Your task is to quote the records from their first line through the line containing "const SOIL_SHOULDER = [70, 247];", with nothing added or left out.

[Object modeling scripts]
....................
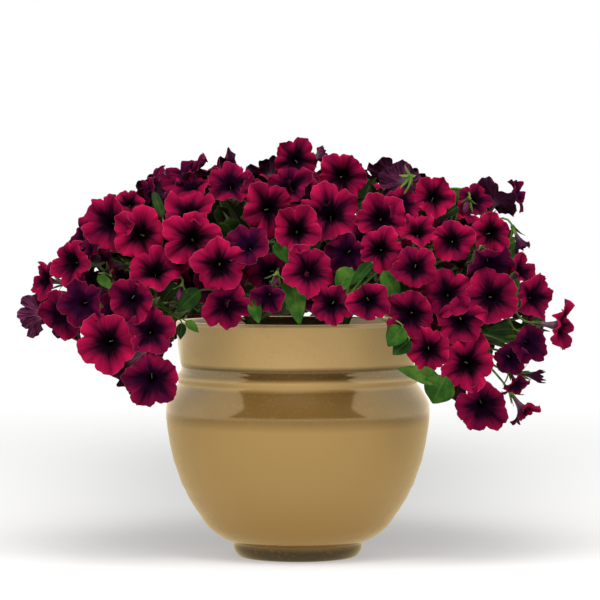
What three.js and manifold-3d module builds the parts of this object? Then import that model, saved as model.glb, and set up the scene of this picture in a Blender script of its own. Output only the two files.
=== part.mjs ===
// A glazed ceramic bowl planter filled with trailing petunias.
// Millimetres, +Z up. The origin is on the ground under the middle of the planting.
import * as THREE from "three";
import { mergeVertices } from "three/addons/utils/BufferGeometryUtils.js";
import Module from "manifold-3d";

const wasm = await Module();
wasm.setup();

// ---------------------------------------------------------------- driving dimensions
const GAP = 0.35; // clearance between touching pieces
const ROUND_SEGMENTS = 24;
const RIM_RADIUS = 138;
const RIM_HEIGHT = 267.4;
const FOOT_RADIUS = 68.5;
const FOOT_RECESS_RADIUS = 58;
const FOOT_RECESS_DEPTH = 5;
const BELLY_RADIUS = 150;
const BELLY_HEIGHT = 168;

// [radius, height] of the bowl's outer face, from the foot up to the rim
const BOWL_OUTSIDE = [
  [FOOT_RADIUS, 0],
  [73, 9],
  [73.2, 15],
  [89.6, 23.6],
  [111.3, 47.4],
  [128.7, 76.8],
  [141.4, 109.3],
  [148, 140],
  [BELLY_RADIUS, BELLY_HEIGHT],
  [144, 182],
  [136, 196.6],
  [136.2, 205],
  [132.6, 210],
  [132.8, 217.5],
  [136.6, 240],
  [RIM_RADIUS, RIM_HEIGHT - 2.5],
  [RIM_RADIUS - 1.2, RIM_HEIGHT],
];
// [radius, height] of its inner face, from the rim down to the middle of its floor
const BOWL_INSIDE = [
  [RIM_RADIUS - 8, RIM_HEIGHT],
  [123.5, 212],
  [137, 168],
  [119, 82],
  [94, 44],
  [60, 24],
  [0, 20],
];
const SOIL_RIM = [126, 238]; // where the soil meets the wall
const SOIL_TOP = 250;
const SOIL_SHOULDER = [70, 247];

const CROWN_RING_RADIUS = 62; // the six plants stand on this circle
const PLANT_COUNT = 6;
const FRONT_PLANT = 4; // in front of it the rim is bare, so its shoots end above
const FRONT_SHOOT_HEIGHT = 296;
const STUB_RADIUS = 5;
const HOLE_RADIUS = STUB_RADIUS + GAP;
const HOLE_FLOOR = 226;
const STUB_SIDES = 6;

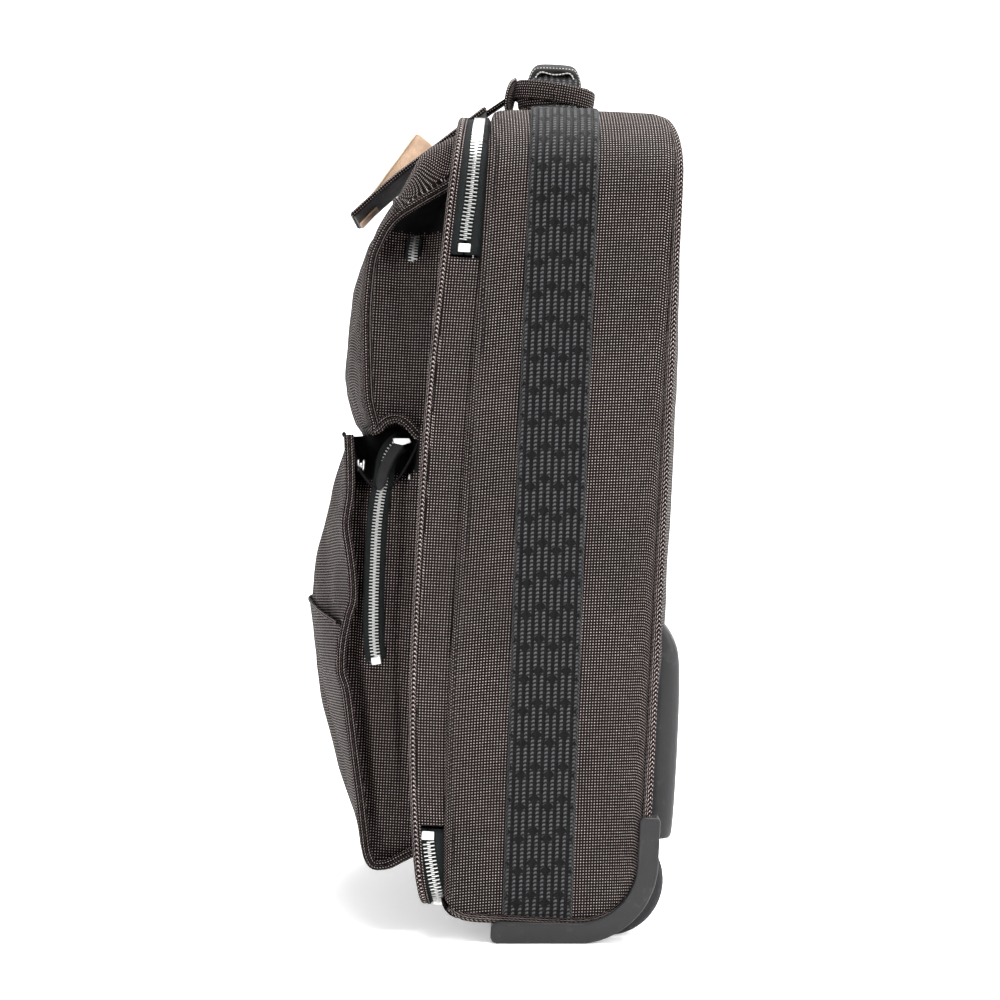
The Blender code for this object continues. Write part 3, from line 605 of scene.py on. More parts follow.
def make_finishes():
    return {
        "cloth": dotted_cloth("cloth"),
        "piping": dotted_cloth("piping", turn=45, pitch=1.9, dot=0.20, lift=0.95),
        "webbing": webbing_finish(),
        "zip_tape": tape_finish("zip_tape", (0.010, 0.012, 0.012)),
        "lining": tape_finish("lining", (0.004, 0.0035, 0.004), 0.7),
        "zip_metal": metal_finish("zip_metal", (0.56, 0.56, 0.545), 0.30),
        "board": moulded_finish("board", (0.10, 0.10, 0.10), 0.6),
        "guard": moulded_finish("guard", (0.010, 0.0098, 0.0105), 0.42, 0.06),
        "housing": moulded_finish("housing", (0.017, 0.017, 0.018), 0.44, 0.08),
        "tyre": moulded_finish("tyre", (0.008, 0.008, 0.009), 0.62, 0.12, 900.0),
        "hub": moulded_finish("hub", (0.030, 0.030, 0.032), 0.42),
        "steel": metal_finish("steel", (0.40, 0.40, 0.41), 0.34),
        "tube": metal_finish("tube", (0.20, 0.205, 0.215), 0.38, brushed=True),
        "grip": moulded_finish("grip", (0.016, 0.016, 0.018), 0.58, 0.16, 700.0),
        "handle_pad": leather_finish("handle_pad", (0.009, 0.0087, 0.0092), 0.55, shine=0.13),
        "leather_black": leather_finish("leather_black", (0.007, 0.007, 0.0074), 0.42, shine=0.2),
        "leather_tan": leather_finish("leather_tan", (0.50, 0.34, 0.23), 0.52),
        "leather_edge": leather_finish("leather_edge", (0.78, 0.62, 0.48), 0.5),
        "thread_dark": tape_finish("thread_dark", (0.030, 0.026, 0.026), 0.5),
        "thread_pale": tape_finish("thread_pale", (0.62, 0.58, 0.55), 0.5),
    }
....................
» **EXERCISE OUTPUT**:
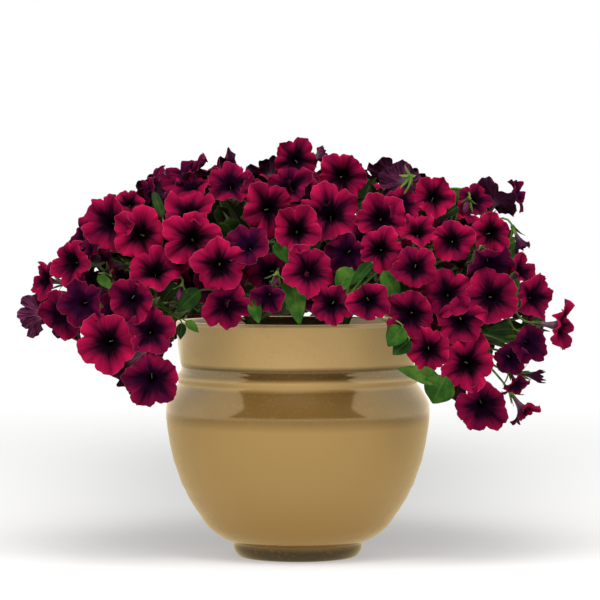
What three.js and manifold-3d module builds the parts of this object? Then import that model, saved as model.glb, and set up the scene of this picture in a Blender script of its own. Output only the two files.
=== part.mjs ===
// A glazed ceramic bowl planter filled with trailing petunias.
// Millimetres, +Z up. The origin is on the ground under the middle of the planting.
import * as THREE from "three";
import { mergeVertices } from "three/addons/utils/BufferGeometryUtils.js";
import Module from "manifold-3d";

const wasm = await Module();
wasm.setup();

// ---------------------------------------------------------------- driving dimensions
const GAP = 0.35; // clearance between touching pieces
const ROUND_SEGMENTS = 24;
const RIM_RADIUS = 138;
const RIM_HEIGHT = 267.4;
const FOOT_RADIUS = 68.5;
const FOOT_RECESS_RADIUS = 58;
const FOOT_RECESS_DEPTH = 5;
const BELLY_RADIUS = 150;
const BELLY_HEIGHT = 168;

// [radius, height] of the bowl's outer face, from the foot up to the rim
const BOWL_OUTSIDE = [
  [FOOT_RADIUS, 0],
  [73, 9],
  [73.2, 15],
  [89.6, 23.6],
  [111.3, 47.4],
  [128.7, 76.8],
  [141.4, 109.3],
  [148, 140],
  [BELLY_RADIUS, BELLY_HEIGHT],
  [144, 182],
  [136, 196.6],
  [136.2, 205],
  [132.6, 210],
  [132.8, 217.5],
  [136.6, 240],
  [RIM_RADIUS, RIM_HEIGHT - 2.5],
  [RIM_RADIUS - 1.2, RIM_HEIGHT],
];
// [radius, height] of its inner face, from the rim down to the middle of its floor
const BOWL_INSIDE = [
  [RIM_RADIUS - 8, RIM_HEIGHT],
  [123.5, 212],
  [137, 168],
  [119, 82],
  [94, 44],
  [60, 24],
  [0, 20],
];
const SOIL_RIM = [126, 238]; // where the soil meets the wall
const SOIL_TOP = 250;
const SOIL_SHOULDER = [70, 247];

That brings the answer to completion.